*GIVEN INSTRUCTION*:
Both the line containing "and the recess" and the line containing "if empty is" belong in the answer, along with every line between them; print exactly those.

══ DATA PROVIDED

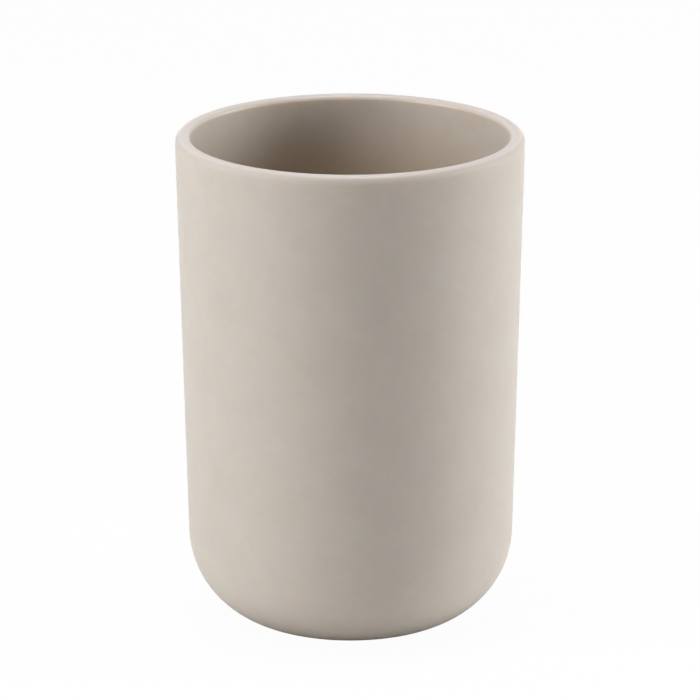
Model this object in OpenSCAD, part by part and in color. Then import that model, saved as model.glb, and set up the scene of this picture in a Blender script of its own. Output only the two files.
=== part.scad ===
// A bathroom tumbler: a moulded plastic cup that stands on a non-slip pad in a recess under its base.
// The origin is the centre of the pad's underside, where the tumbler meets the shelf, with +Z up.

/* [Cup] */
// Height of the cup, from the lip under its base to the top of its rim
cup_h = 108.4; // [95:0.1:125]
// Outside diameter at the rim, where the wall's line meets its top
rim_d = 75; // [70:0.5:85]
// Thickness of the wall
wall_t = 3.2; // [2.8:0.1:4]
// Thickness of the floor, over the lip
floor_t = 3.6; // [3:0.1:5]
// Radius of the rounded corner between the wall and the base, outside
corner_r = 20.6; // [16:0.1:22]
// Angle by which the wall leans out, so that the cup leaves its mould
wall_draft = 1.5; // [0.5:0.1:2.5]

/* [Rim] */
// Radius of the rim's outer edge
rim_outer_r = 1.4; // [0.8:0.1:1.6]
// Radius of the rim's inner edge
rim_inner_r = 0.7; // [0.3:0.1:1]
// Angle by which the land between the two edges falls towards the inside
land_fall = 9; // [0:1:12]

/* [Base] */
// Width of the lip around the pad's recess
lip_w = 1; // [0.6:0.1:2]
// Depth of the recess that holds the pad
recess_depth = 1.2; // [0.8:0.1:1.5]
// Diameter of the well that keeps the gate mark clear of the pad
well_d = 5; // [4:0.5:8]
// Depth of that well, over the recess
well_depth = 0.5; // [0.4:0.1:0.8]
// Diameter of the gate mark that the moulding leaves
gate_d = 1.6; // [1:0.1:2.5]
// Height of the gate mark
gate_h = 0.3; // [0.1:0.1:0.3]

/* [Foot pad] */
// Height by which the pad stands out below the lip
pad_proud = 0.6; // [0.4:0.1:1]
// Gap between the pad's edge and the wall of its recess
pad_gap = 0.3; // [0.2:0.05:0.6]
// Radius of the pad's lower edge
pad_edge_r = 0.4; // [0.2:0.1:0.6]
// Thickness of the adhesive film that holds the pad
film_t = 0.2; // [0.1:0.05:0.3]
// Distance by which the film stays back from the pad's edge
film_inset = 0.5; // [0.2:0.1:1]

/* [Hidden] */
$fn = 144;

// Every cut runs past the face that it opens by this much
overrun = 1;
// A slice's straight sides run out past its circle, as a share of the radius
slice_share = 1.5;
// An arc stands this much proud of the lines that it joins, and runs on past them by this angle, so that it
// crosses them at one clean point
arc_proud = 0.0005;
arc_past = 5;

greige = [0.74, 0.70, 0.65];
pad_grey = [0.33, 0.32, 0.31];
film_clear = [0.86, 0.85, 0.82];

// Heights, from the shelf up
lip_z = pad_proud;
recess_z = lip_z + recess_depth;
well_z = recess_z + well_depth;
floor_z = lip_z + floor_t;
rim_z = lip_z + cup_h;

// Outward and upward directions in the section, where x is the radius and y is the height
wall_out = direction(-wall_draft);
land_up = direction(90 + land_fall);

// The base corner: its arc meets the flat base at flat_r, and the wall at its own height
corner_z = lip_z + corner_r;
flat_r = wall_r(corner_z) - corner_r / cos(wall_draft);
corner_centre = [flat_r, corner_z];

// The same corner inside runs one wall thickness from the one outside
bowl_r = corner_r - wall_t;
bowl_z = floor_z + bowl_r;
bowl_flat_r = hollow_r(bowl_z) - bowl_r / cos(wall_draft);
bowl_centre = [bowl_flat_r, bowl_z];

// The rim's outer edge has its top at the cup's height
outer_edge_z = rim_z - rim_outer_r;
outer_edge_centre = [wall_r(outer_edge_z) - rim_outer_r / cos(wall_draft), outer_edge_z];

// The inner edge is tangent to the land and to the wall's inside
edge_step = rim_outer_r - rim_inner_r;
lean = wall_draft + land_fall;
land_w = (wall_t - rim_outer_r - rim_inner_r - edge_step * sin(lean)) / cos(lean);
inner_edge_centre = outer_edge_centre + edge_step * land_up + land_w * direction(180 + land_fall);
inner_edge_end = inner_edge_centre - rim_inner_r * wall_out;

// The pad and its film fill the recess and stand out of it by pad_proud
recess_r = flat_r - lip_w;
pad_r = recess_r - pad_gap;
film_z = recess_z - film_t;
film_r = pad_r - film_inset;

// Radius of the wall's outside at a height
function wall_r(z) = rim_d / 2 - (rim_z - z) * tan(wall_draft);

// Radius of its inside at a height
function hollow_r(z) = wall_r(z) - wall_t / cos(wall_draft);

// Unit vector in the section at an angle from straight outwards
function direction(angle) = [cos(angle), sin(angle)];

// The slice of a disc between two angles, which rounds a corner of the section
module slice(centre, r, from, to) {
    first = r * slice_share * direction(from - arc_past);
    last = r * slice_share * direction(to + arc_past);
    intersection() {
        translate(centre)
            circle(r = r + arc_proud);
        polygon([centre, centre + first, centre + first + last, centre + last]);
    }
}

// A rectangle of the section that reaches from the axis out to a radius
module disc_section(r, low, high) {
    translate([0, low])
        square([r, high - low]);
}

// The cup's outside, as a filled half section up to the rim
module outside_section() {
    polygon([
        [0, lip_z],
        [flat_r, lip_z],
        corner_centre + corner_r * wall_out,
        outer_edge_centre + rim_outer_r * wall_out,
        outer_edge_centre + rim_outer_r * land_up,
        inner_edge_centre + rim_inner_r * land_up,
        inner_edge_end,
        [0, inner_edge_end.y],
    ]);
    slice(corner_centre, corner_r, -90, -wall_draft);
    slice(outer_edge_centre, rim_outer_r, -wall_draft, 90 + land_fall);
    slice(inner_edge_centre, rim_inner_r, 90 + land_fall, 180 - wall_draft);
}

// The hollow inside the cup, open past its rim
module inside_section() {
    top_z = rim_z + overrun;
    polygon([
        [0, floor_z],
        [bowl_flat_r, floor_z],
        bowl_centre + bowl_r * wall_out,
        [hollow_r(top_z), top_z],
        [0, top_z],
    ]);
    slice(bowl_centre, bowl_r, -90, -wall_draft);
}

// The moulded cup, with the pad's recess and the gate's well in its base
module cup() {
    color(greige)
        rotate_extrude() {
            difference() {
                outside_section();
                inside_section();
                disc_section(recess_r, lip_z - overrun, recess_z);
                disc_section(well_d / 2, lip_z - overrun, well_z);
            }
            disc_section(gate_d / 2, well_z - gate_h, well_z);
        }
}

// The non-slip pad, with its lower edge rounded
module foot_pad() {
    color(pad_grey)
        rotate_extrude() {
            polygon([
                [0, 0],
                [pad_r - pad_edge_r, 0],
                [pad_r, pad_edge_r],
                [pad_r, film_z],
                [0, film_z],
            ]);
            slice([pad_r - pad_edge_r, pad_edge_r], pad_edge_r, -90, 0);
        }
}

// The double-sided film between the pad and the recess
module pad_adhesive() {
    color(film_clear)
        translate([0, 0, film_z])
            cylinder(r = film_r, h = film_t);
}

cup();
foot_pad();
pad_adhesive();
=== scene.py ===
# A plain bathroom tumbler: one moulded cup, the die-cut pad under it and the film that holds the pad.
# Metres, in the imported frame's own axes: Z is up, it stands on Z = 0, and the camera is on the -Y side.
import math

import bpy
from mathutils import Matrix, Vector


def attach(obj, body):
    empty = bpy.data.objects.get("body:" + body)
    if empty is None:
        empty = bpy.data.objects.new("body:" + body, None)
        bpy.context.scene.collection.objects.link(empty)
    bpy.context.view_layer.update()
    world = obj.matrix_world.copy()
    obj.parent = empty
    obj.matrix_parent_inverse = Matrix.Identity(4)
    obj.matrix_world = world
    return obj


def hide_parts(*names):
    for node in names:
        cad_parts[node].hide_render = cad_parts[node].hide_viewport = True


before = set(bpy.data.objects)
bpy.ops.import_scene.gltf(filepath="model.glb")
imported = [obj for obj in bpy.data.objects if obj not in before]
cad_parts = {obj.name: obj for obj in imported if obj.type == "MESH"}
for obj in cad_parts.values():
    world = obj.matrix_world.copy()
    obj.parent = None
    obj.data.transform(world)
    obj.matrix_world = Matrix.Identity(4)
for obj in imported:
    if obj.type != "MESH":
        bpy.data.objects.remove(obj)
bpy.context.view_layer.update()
mm = 0.001
print("frame loaded:", sorted(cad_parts))


def linearColour(hexCode):
    # sRGB hex, as a colour picker shows it, to the linear values that nodes take
    channels = [int(hexCode[i:i + 2], 16) / 255 for i in (1, 3, 5)]
    linear = [c / 12.92 if c <= 0.04045 else ((c + 0.055) / 1.055) ** 2.4 for c in channels]
    return linear + [1.0]


def addNode(tree, kind, settings=None, inputs=None):
    # one node with its settings; an input that is given a socket is linked, and any other is set
    node = tree.nodes.new(kind)
    for name, value in (settings or {}).items():
        setattr(node, name, value)
    for name, value in (inputs or {}).items():
        if isinstance(value, bpy.types.NodeSocket):
            tree.links.new(value, node.inputs[name])
        else:
            node.inputs[name].default_value = value
    return node


def newMaterial(name):
    material = bpy.data.materials.new(name)
    material.use_nodes = True
    material.node_tree.nodes.clear()
    return material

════

*FULL OUTPUT*:
// The double-sided film between the pad and the recess
module pad_adhesive() {
    color(film_clear)
        translate([0, 0, film_z])
            cylinder(r = film_r, h = film_t);
}

cup();
foot_pad();
pad_adhesive();
=== scene.py ===
# A plain bathroom tumbler: one moulded cup, the die-cut pad under it and the film that holds the pad.
# Metres, in the imported frame's own axes: Z is up, it stands on Z = 0, and the camera is on the -Y side.
import math

import bpy
from mathutils import Matrix, Vector


def attach(obj, body):
    empty = bpy.data.objects.get("body:" + body)
    if empty is None:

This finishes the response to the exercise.